Lightroom 3 - Wrap Up
Lightroom 3 is a winner. Its new image processing engine alone is a reason to upgrade. Adobe's attention to detail in the photographer's workflow makes Lightroom 3 one of the best applications for both professional and amateur photographers to have on their Macs. Its reasonable price also makes it a good choice for individuals who have a large collection of images, and who have outgrown more basic applications, such as iPhoto.
Lightroom 3 does have a few quirks; what self-respecting application doesn't? One of the quirks that most bugs me is the inability to have more than a single Library catalog open at any one time. In fact, if you open or create a new catalog, Lightroom in effect quits and relaunches, something that's a bit disconcerting the first time it happens.

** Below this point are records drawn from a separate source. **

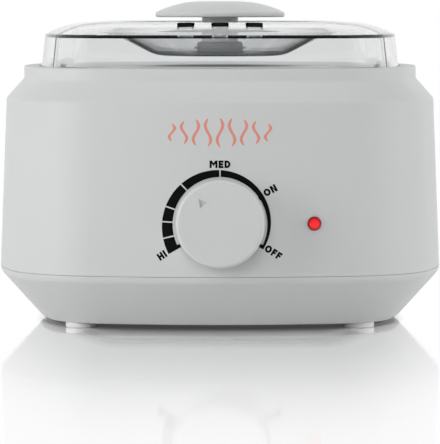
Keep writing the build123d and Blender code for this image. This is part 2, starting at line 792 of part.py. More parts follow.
def lid_knob_cap():
    """Low domed cap of the lid's knob, hollow underneath round its stem socket."""
    top = cap_under_z + cap_height
    run = cap_radius - cap_flat_radius
    edge = (cap_radius, top - cap_crown_radius + sqrt(cap_crown_radius**2 - run**2))
    face = make_face(Curve() + [
        Line((0, cap_under_z), (cap_radius, cap_under_z)),
        Line((cap_radius, cap_under_z), edge),
        TangentArc(edge, (cap_flat_radius, top), tangent=(1, 0), tangent_from_first=False),
        Line((cap_flat_radius, top), (0, top)),
        Line((0, top), (0, cap_under_z))])
    for corner in (edge, (cap_radius, cap_under_z)):
        face = fillet(face.vertices().sort_by_distance((*corner, 0))[0], cap_edge_round)
    cap = revolve(Plane.XZ * face, Axis.Z)
    cap -= tube(stem_radius + cap_wall, cap_radius - cap_wall, cap_under_z - 1, cap_under_z + cap_hollow)
    socket = stem_radius + small_clearance
    return cap - rod((0, 0, cap_under_z - 1), (0, 0, cap_under_z + cap_socket_depth), socket)


def lid_knob_stem():
    """Stem that stands on the dish's raised seat and carries the cap."""
    top = cap_under_z + cap_socket_depth - small_clearance
    stem = turned([(0, seat_z), (stem_radius, seat_z), (stem_radius, top, 0.5), (0, top)])
    tip = seat_under_z - washer_thickness + lid_screw_length
    return stem - rod((0, 0, seat_z - 1), (0, 0, tip + 1), lid_screw_radius + thread_clearance)


def lid_knob_collar():
    """Collar round the foot of the stem, with a thin flange."""
    bore = stem_radius + small_clearance
    low = dish_floor_z + collar_flange_rise
    high = low + collar_flange_thickness
    return turned([
        (bore, dish_floor_z), (collar_radius, dish_floor_z), (collar_radius, low),
        (collar_flange_radius, low), (collar_flange_radius, high), (collar_radius, high),
        (collar_radius, collar_top_z, collar_round), (bore, collar_top_z)])


def lid_washer():
    """Flat washer under the dish's raised seat."""
    inner = lid_screw_radius + hole_clearance
    return tube(inner, washer_radius, seat_under_z - washer_thickness, seat_under_z)


def lid_screw():
    """Screw up through the dish into the stem."""
    screw = pan_screw(lid_screw_head_radius, lid_screw_head_height, lid_screw_radius, lid_screw_length)
    return Pos(0, 0, seat_under_z - washer_thickness) * Rot(180, 0, 0) * screw


# ---------------------------------------------------------------- dial and lamp
def thermostat():
    """Thermostat against its pad inside the front wall: body, threaded bush and two terminal tabs."""
    body = Box(thermostat_width, thermostat_height, thermostat_depth,
               align=(Align.CENTER, Align.CENTER, Align.MAX))
    body = fillet(body.edges().filter_by(Axis.Z), 2.0)
    body = Pos(0, 0, panel_face) * body + rod((0, 0, panel_face - 1), (0, 0, bush_end), bush_radius)
    bore = spindle_radius + turning_clearance
    body -= rod((0, 0, panel_face - spindle_depth - seat_clearance), (0, 0, bush_end + 1), bore)
    tab_z = panel_face - thermostat_tab_depth
    for side in (-1, 1):
        x = side * way_pitch
        low = -thermostat_height / 2 - thermostat_tab_length
        body += block((x - tab_width / 2, low, tab_z - tab_thickness / 2),
                      (x + tab_width / 2, 1 - thermostat_height / 2, tab_z + tab_thickness / 2))
    return front * body


def thermostat_nut():
    """Nut that holds the thermostat's bush, hidden behind the knob."""
    nut = hexagon(nut_across_flats, nut_seat, nut_seat + nut_thickness)
    return front * (nut - rod((0, 0, nut_seat - 1), (0, 0, bush_end), bush_radius + thread_clearance))


def flatted(radius, low, high):
    """Round bar with a flat on its upper side, in the dial's own frame."""
    bar = rod((0, 0, low), (0, 0, high), radius)
    return bar - block((-radius, radius - spindle_flat_depth, low - 1), (radius, radius + 1, high + 1))


def thermostat_spindle():
    """Control spindle, with a flat on the part inside the knob."""
    spindle = rod((0, 0, panel_face - spindle_depth), (0, 0, bush_end + seat_clearance), spindle_radius)
    return front * (spindle + flatted(spindle_radius, bush_end, spindle_end))


def control_knob():
    """Hollow turned knob with a hub on the spindle and a pointer sunk into its face."""
    hub_back = bush_end + 2 * seat_clearance
    knob = turned([
        (0, hub_back), (knob_hub_radius, hub_back), (knob_hub_radius, knob_recess),
        (knob_face_radius - knob_wall, knob_recess, 1.0), (knob_base_radius - knob_wall, knob_back),
        (knob_base_radius, knob_back, 0.3), (knob_face_radius, knob_face, knob_face_round), (0, knob_face)])
    knob -= flatted(spindle_radius + thread_clearance, hub_back - 1, knob_recess)
    tail = pointer_tip_radius - pointer_length
    pointer = make_face(Polyline(
        (pointer_tip_radius, 0), (tail, pointer_width / 2), (tail, -pointer_width / 2), close=True))
    pointer = Rot(0, 0, pointer_angle) * extrude(pointer, 2 * pointer_depth)
    return front * (knob - Pos(0, 0, knob_face - pointer_depth) * pointer)


def indicator_lens():
    """Domed lens with a flange behind the wall."""
    back = lens_seat - lens_flange_thickness
    straight = lens_face + lens_proud
    top = straight + lens_dome
    face = make_face(Curve() + [
        Line((0, back), (lens_flange_radius, back)),
        Line((lens_flange_radius, back), (lens_flange_radius, lens_seat)),
        Line((lens_flange_radius, lens_seat), (lens_radius, lens_seat)),
        Line((lens_radius, lens_seat), (lens_radius, straight)),
        TangentArc((lens_radius, straight), (0, top), tangent=(1, 0), tangent_from_first=False),
        Line((0, top), (0, back))])
    return lamp_place * revolve(Plane.XZ * face, Axis.Z)


def lamp_holder():
    """Sleeve that pushes into the lamp boss behind the lens and holds the bulb."""
    high = lens_seat - lens_flange_thickness
    return lamp_place * tube(bulb_radius + small_clearance, lens_flange_radius, high - holder_length, high)


def lamp_bulb():
    """Small neon bulb with two stubs of lead at its back."""
    high = lens_seat - lens_flange_thickness - small_clearance
    low = high - bulb_length
    bulb = turned([(0, low), (bulb_radius, low, 0.5), (bulb_radius, high, 1.5), (0, high)])
    for side in (-1, 1):
        x = side * bulb_lead_x
        bulb += rod((x, 0, lamp_lead_start), (x, 0, low + 0.5), bulb_stub_radius)
    return lamp_place * bulb


# ---------------------------------------------------------------- gland, terminal block and leads
def gland_body():
    """Cable gland through the rear pad: thread, hexagon and a pocket for the seal."""
    body = hexagon(gland_across_flats, gland_seat, gland_hex_end)
    body += rod((0, 0, gland_seat - gland_inner_reach), (0, 0, gland_thread_end), gland_thread_radius)
    body -= rod((0, 0, gland_seat - gland_inner_reach - 1), (0, 0, gland_thread_end + 1), gland_bore_radius)
    return rear * (body - rod((0, 0, gland_thread_end - seal_length), (0, 0, gland_thread_end + 1),
                              seal_radius + small_clearance))


def gland_seal():
    """Rubber ring that closes round the cord."""
    return rear * tube(seal_bore_radius, seal_radius, gland_thread_end - seal_length, gland_thread_end)


def gland_locknut():
    """Nut inside the rear wall."""
    nut = hexagon(locknut_across_flats, gland_inner_face - locknut_thickness, gland_inner_face)
    hole = gland_thread_radius + thread_clearance
    return rear * (nut - rod((0, 0, gland_inner_face - locknut_thickness - 1), (0, 0, gland_seat), hole))


def gland_dome_nut():
    """Domed nut that squeezes the seal."""
    low = gland_hex_end + seat_clearance
    high = gland_hex_end + dome_length
    corner = gland_across_flats / sqrt(3) + small_clearance
    bore = gland_thread_radius + thread_clearance
    shoulder = gland_thread_end + small_clearance
    dome = turned([
        (bore, low), (corner, low), (corner, high, dome_round), (dome_mouth_radius, high, dome_mouth_round),
        (dome_mouth_radius, shoulder + dome_cone), (bore, shoulder)])
    return rear * (dome & hexagon(gland_across_flats, low, high))


def terminal_block():
    """Three-way terminal block screwed to its pad on the tray floor."""
    half = block_width / 2
    body = block((-half, block_front, block_z), (half, block_front + block_depth, block_z + block_height))
    body = fillet(body.edges().filter_by(Axis.Z), 1.0)
    for way in (-1, 0, 1):
        x = way * way_pitch
        body -= rod((x, block_front - 1, way_z), (x, block_front + block_depth + 1, way_z), way_radius)
    for side in (-1, 1):
        x = side * block_screw_x
        body -= rod((x, block_y, block_z - 1), (x, block_y, block_z + block_height + 1),
                    block_screw_radius + hole_clearance)
    return body


def block_screws():
    """Two screws that hold the terminal block."""
    screw = pan_screw(block_screw_head_radius, block_screw_head_height, block_screw_radius,
                      block_height + block_screw_bite)
    return Part() + [Pos(side * block_screw_x, block_y, block_z + block_height) * screw for side in (-1, 1)]


def heater_tab_point(angle, z):
    """Where a lead meets a terminal tab of the heater band."""
    reach = tab_end - lead_radius
    return reach * cos(radians(angle)), reach * sin(radians(angle)), z


def mains_leads():
    """Live lead to the thermostat and neutral lead to the thermal fuse."""
    start = block_front + way_bite
    live = [(-way_pitch, start, way_z), (-way_pitch, tab_y, way_z),
            (-way_pitch, tab_y, tab_low - lead_end_gap)]
    fuse_x, fuse_z = fuse_place
    neutral = [(way_pitch, start, way_z), (way_pitch, block_front - 2 * lead_bend, way_z),
               (fuse_x, 0, way_z), (fuse_x, 0, fuse_z - fuse_stub - lead_end_gap)]
    return Part() + [lead(live, lead_radius), lead(neutral, lead_radius)]


def heater_leads():
    """Thermostat to heater, and fuse to heater."""
    foot = heater_tab_point(heater_tab_angles[0], way_z)
    first = [(way_pitch, tab_y, tab_low - lead_end_gap), (way_pitch, tab_y, way_z), foot,
             (foot[0], foot[1], tab_z - lead_end_gap)]
    fuse_x, fuse_z = fuse_place
    fuse_top = fuse_z + fuse_length + fuse_stub + lead_end_gap
    over = heater_tab_point(heater_tab_angles[1], fuse_top + fuse_lead_rise)
    second = [(fuse_x, 0, fuse_top), (fuse_x, 0, over[2]), over,
              (over[0], over[1], tab_z + tab_thickness + lead_end_gap)]
    return Part() + [lead(first, lead_radius), lead(second, lead_radius)]


def lamp_leads():
    """Two thin leads from the bulb, one to the thermostat's tab and one to the block's middle way."""
    start = -lamp_lead_start + lead_end_gap
    turn = start + lead_bend + lamp_lead_radius
    level = way_z + lamp_lead_rise
    near = lamp_x - bulb_lead_x
    far = lamp_x + bulb_lead_x
    beside_tab = way_pitch + lead_radius + lamp_lead_radius + small_clearance
    first = [(near, start, lamp_height), (near, turn, lamp_height), (near, turn, level),
             (beside_tab, tab_y + 1, level)]
    second = [(far, start, lamp_height), (far, turn, lamp_height), (far, turn, level),
              (0, block_front - 4 * lead_bend, level), (0, block_front - 2 * lead_bend, way_z),
              (0, block_front + way_bite, way_z)]
    return Part() + [lead(first, lamp_lead_radius), lead(second, lamp_lead_radius)]


# ---------------------------------------------------------------- write
def save(name, shape):
    """One STEP file for each sub-part."""
    export_step(shape, f"parts/{name}.step")


os.makedirs("parts", exist_ok=True)
pot = wax_pot()
save("upper_housing", upper_housing())
save("base_tray", base_tray())
save("feet", feet())
save("base_screws", base_screws())
save("heating_well", heating_well())
save("well_gasket", well_gasket())
save("retaining_ring", retaining_ring())
save("band_heater", band_heater())
save("heater_clamp", heater_clamp())
save("thermal_fuse", thermal_fuse())
save("fuse_clip", fuse_clip())
save("heat_shield", heat_shield())
save("shield_screws", shield_screws())
save("thermostat", thermostat())
save("thermostat_nut", thermostat_nut())
save("indicator_lens", indicator_lens())
save("lamp_holder", lamp_holder())
save("lamp_bulb", lamp_bulb())
save("gland_body", gland_body())
save("gland_seal", gland_seal())
save("gland_locknut", gland_locknut())
save("gland_dome_nut", gland_dome_nut())
save("terminal_block", terminal_block())
save("block_screws", block_screws())
save("mains_leads", mains_leads())
save("heater_leads", heater_leads())
save("lamp_leads", lamp_leads())
save("control_knob", control_knob())
save("thermostat_spindle", thermostat_spindle())
save("wax_pot", pot)
save("bail_studs", bail_studs(pot))
save("bail", bail())
save("lid_shell", lid_shell())
save("lid_knob_cap", lid_knob_cap())
save("lid_knob_stem", lid_knob_stem())
save("lid_knob_collar", lid_knob_collar())
save("lid_washer", lid_washer())
save("lid_screw", lid_screw())
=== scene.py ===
from math import atan, cos, pi, radians, sin

import bmesh
import bpy
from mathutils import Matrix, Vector
from mathutils.bvhtree import BVHTree


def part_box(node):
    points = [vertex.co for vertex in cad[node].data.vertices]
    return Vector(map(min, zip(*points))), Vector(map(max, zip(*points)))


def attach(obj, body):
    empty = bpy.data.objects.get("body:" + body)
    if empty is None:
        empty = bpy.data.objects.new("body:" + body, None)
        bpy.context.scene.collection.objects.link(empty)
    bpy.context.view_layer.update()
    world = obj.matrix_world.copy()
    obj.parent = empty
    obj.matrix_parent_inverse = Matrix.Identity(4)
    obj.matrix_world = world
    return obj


# Electric wax warmer: squarish moulded housing on a chamfered tray, heated well with a lift-out
# pot, clear lid with a finger dish and a domed knob, a dial and a lamp on the front.
# Metres, +Z up, the front faces -Y.
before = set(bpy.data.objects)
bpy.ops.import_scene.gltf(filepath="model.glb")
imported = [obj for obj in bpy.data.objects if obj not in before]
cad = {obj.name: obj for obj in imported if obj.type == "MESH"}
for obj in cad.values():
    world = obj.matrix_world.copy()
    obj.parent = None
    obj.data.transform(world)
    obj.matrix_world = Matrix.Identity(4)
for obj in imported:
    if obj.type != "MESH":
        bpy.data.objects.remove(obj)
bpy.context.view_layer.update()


# ---------------------------------------------------------------- the view
# A long lens a little above the lid's knob, tipped down so that the table runs up to the skyline
# just over the picture's top edge.
picture_height = 444
focal_pixels = 3875.0
skyline_row = -5.0
camera_distance = 1.637
camera_height = 0.13555

camera_data = bpy.data.cameras.new("camera")
camera_data.sensor_width = 36.0
camera_data.lens = camera_data.sensor_width * focal_pixels / picture_height
camera_data.clip_end = 50.0
camera = bpy.data.objects.new("camera", camera_data)
camera.location = (0.0, -camera_distance, camera_height)
tip = atan((picture_height / 2 - skyline_row) / focal_pixels)
camera.rotation_euler = (pi / 2 - tip, 0.0, 0.0)
bpy.context.scene.collection.objects.link(camera)
bpy.context.scene.camera = camera
bpy.context.scene.view_settings.view_transform = "Standard"


# ---------------------------------------------------------------- table and backdrop
# A glossy white acrylic table: a painted shadow darkens it where the base stands close over it, then a soft
# mirror that fades towards the viewer into plain white. The room is white all round, and mirrored dim at the
# front.
def node(tree, kind, inputs, **settings):
    """Adds a shader node; inputs holds plain values or the sockets that feed it."""
    new = tree.nodes.new(kind)
    for name, value in settings.items():
        setattr(new, name, value)
    for name, value in inputs.items():
        if isinstance(value, bpy.types.NodeSocket):
            tree.links.new(value, new.inputs[name])
        else:
            new.inputs[name].default_value = value
    return new


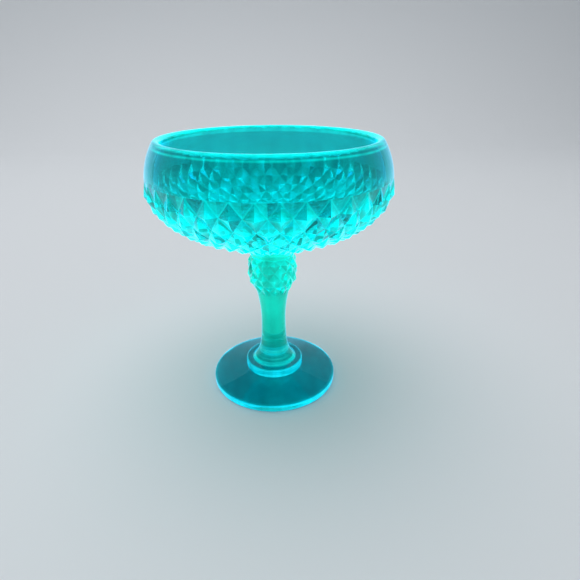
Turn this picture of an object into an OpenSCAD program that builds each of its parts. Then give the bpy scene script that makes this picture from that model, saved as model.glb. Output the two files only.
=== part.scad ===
// Footed dish in pressed glass: a bowl covered in diamonds under a smooth rounded collar,
// on a solid stem with a diamond knop, standing on a round foot with one raised step.

/* [Overall] */
// Height from the table to the top of the rim
dish_h = 183.8; // [176:0.1:192]

/* [Bowl] */
// Radius over the points at the widest part of the bowl
bowl_r = 81.8; // [79:0.1:84]
// Height of the widest part of the bowl
wide_z = 157; // [154:0.5:159]
// Height of the outside of the bowl where its curve would meet the axis
bowl_base_z = 113; // [112:0.5:115]
// Radius of the smooth collar at the widest part
collar_r = 80.1; // [77:0.1:81]
// Radius of the curve that draws the collar in towards the rim
collar_curve = 48; // [45:1:60]
// Height where the diamonds end and the smooth collar begins
collar_z = 161.6; // [159:0.1:165]
// Thickness of glass from the inside of the bowl to the grooves
wall_t = 4.4; // [3:0.1:6]
// Thickness of glass under the floor of the bowl
floor_t = 7.5; // [6:0.5:10]
// Radius of the rounded top of the rim
rim_round = 2.7; // [1.8:0.1:3]

/* [Bowl diamonds] */
// Diamonds in one row round the bowl
bowl_diamonds = 38; // [30:1:44]
// Turn of the bowl's diamonds about the upright axis, in degrees
bowl_turn = -1.3; // [-5:0.1:5]
// Levels of points from the collar to the underside
bowl_levels = 12; // [10:1:13]
// Distance down from the collar to the first points
first_drop = 9.4; // [8:0.1:10]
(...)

The other quirk that bugs me is how Lightroom uses panels to display the available tools for a module. Even if you hide tools that aren't in use, you must still scroll through the panels to get to all of the options. I'd like to be able to reorder the tools in the panel so the ones I use most often are near the top.
Even with its quirks, Lightroom 3 is a well-designed application that provides tremendous capabilities that any photographer, professional or otherwise, is going to enjoy using. If you're serious about your images, you should seriously consider Lightroom 3 as your go to application.